We were on a big mountain surrounded by bigger mountains still. Across the vast trench of Coire Mhic Nobuil reared our old friend Liathach; it’s high, sun missed gullies streaked with remnants of lingering snow, looked Alpine.
The final nail in this splendid horseshoe is Carn na Feola, a big flat topped mound of grass and the reddest Torridonian sandstone, great slabs of which protruded from the ground to make us zigzag our way cairnwards.
At first glance the whole of the southern face of Dearg looks ferociously steep and crag girt, yet en route this morning we’d spied out one or two plausible looking escape routes. From the cairn we back tracked a little and then dived down on initial steep grass and heather. After a while we made ourselves more comfortable in a shallow gully; it appeared to head straight down to the glen floor and the trade route path in Coire Mhic Nobuil.

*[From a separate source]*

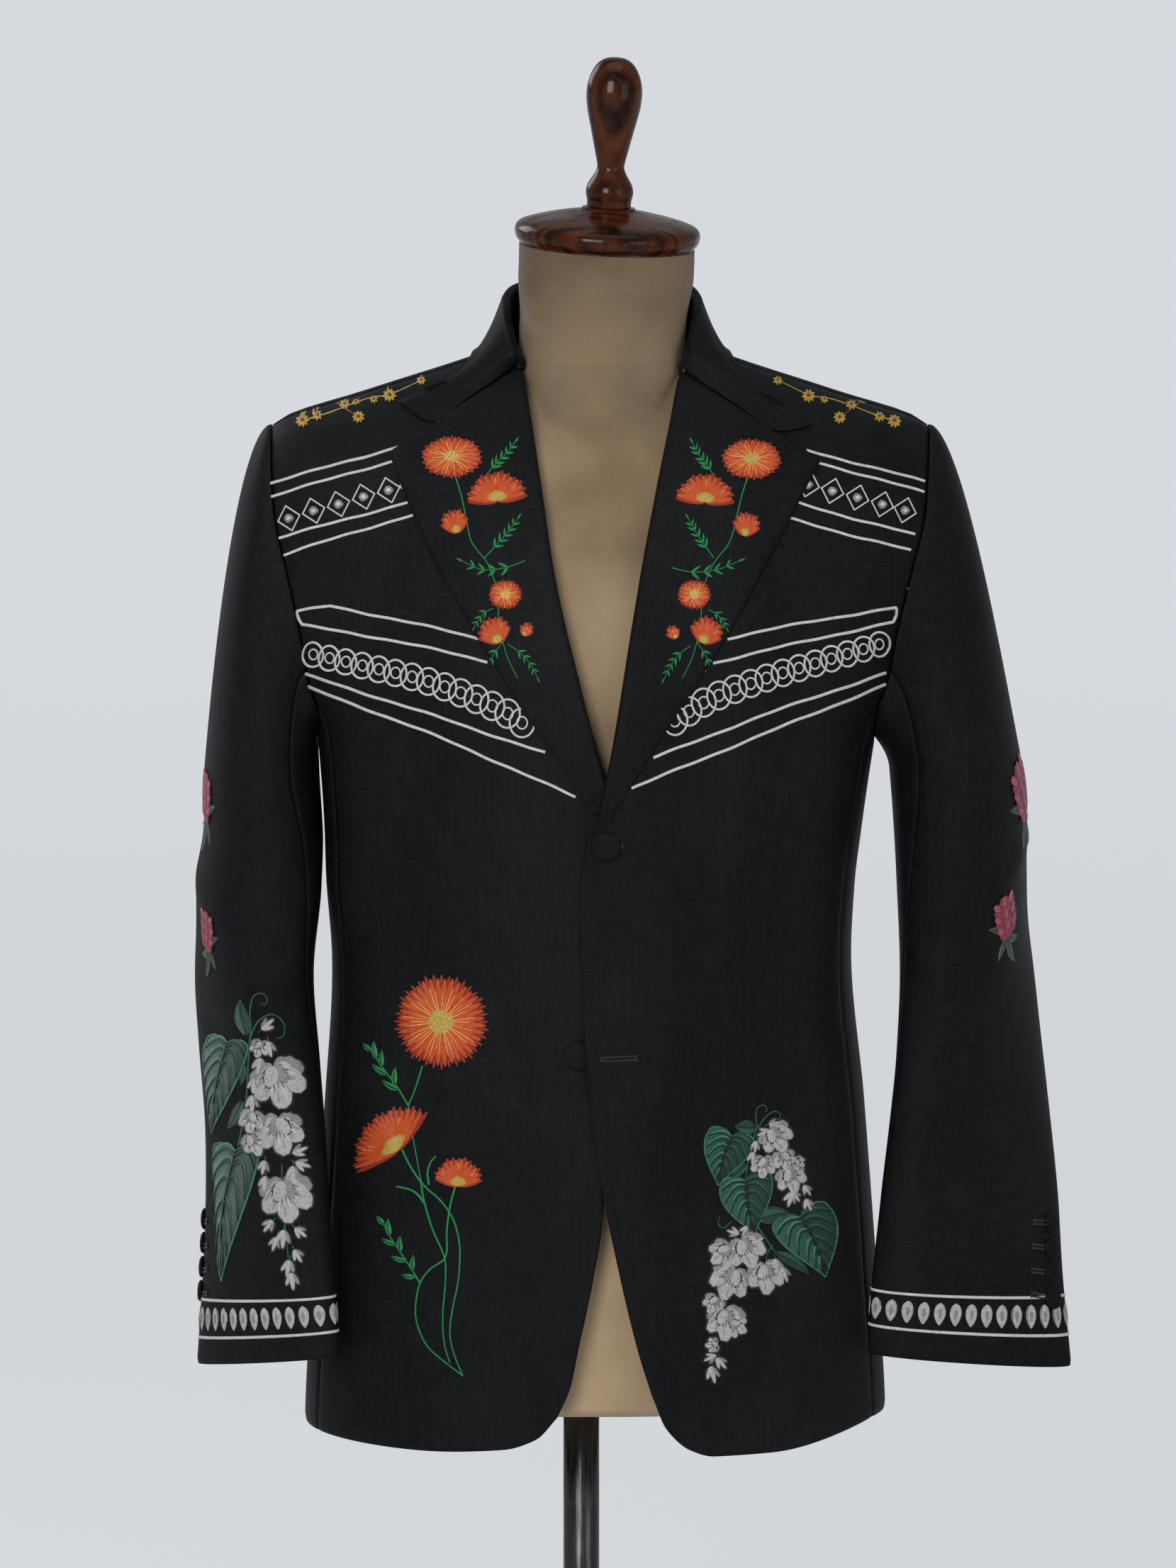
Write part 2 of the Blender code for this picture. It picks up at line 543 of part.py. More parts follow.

There is no ‘standard’ route off the hill but here and there we found traces of minor boot erosion which confirmed that others had had the same idea as us. Surprisingly quickly, we found ourselves on the corrie’s welcoming path.
This final section of our walk was spectacular enough in its own right; no wonder it’s such a popular thoroughfare with hikers. The sparkling allt was a delight to walk beside, whilst the fearsome dark walls of Liathach rose nearby in awesome splendour. Many a backward glance revealed Beinn Eighe’s Sail Mor as the formidable bastion it is against the rest of the Torridon world.
Quietly, fully awed and reverent, and at last with entrancing views over Loch Torridon and the mountains across its waters, we retraced the morning’s riverside path.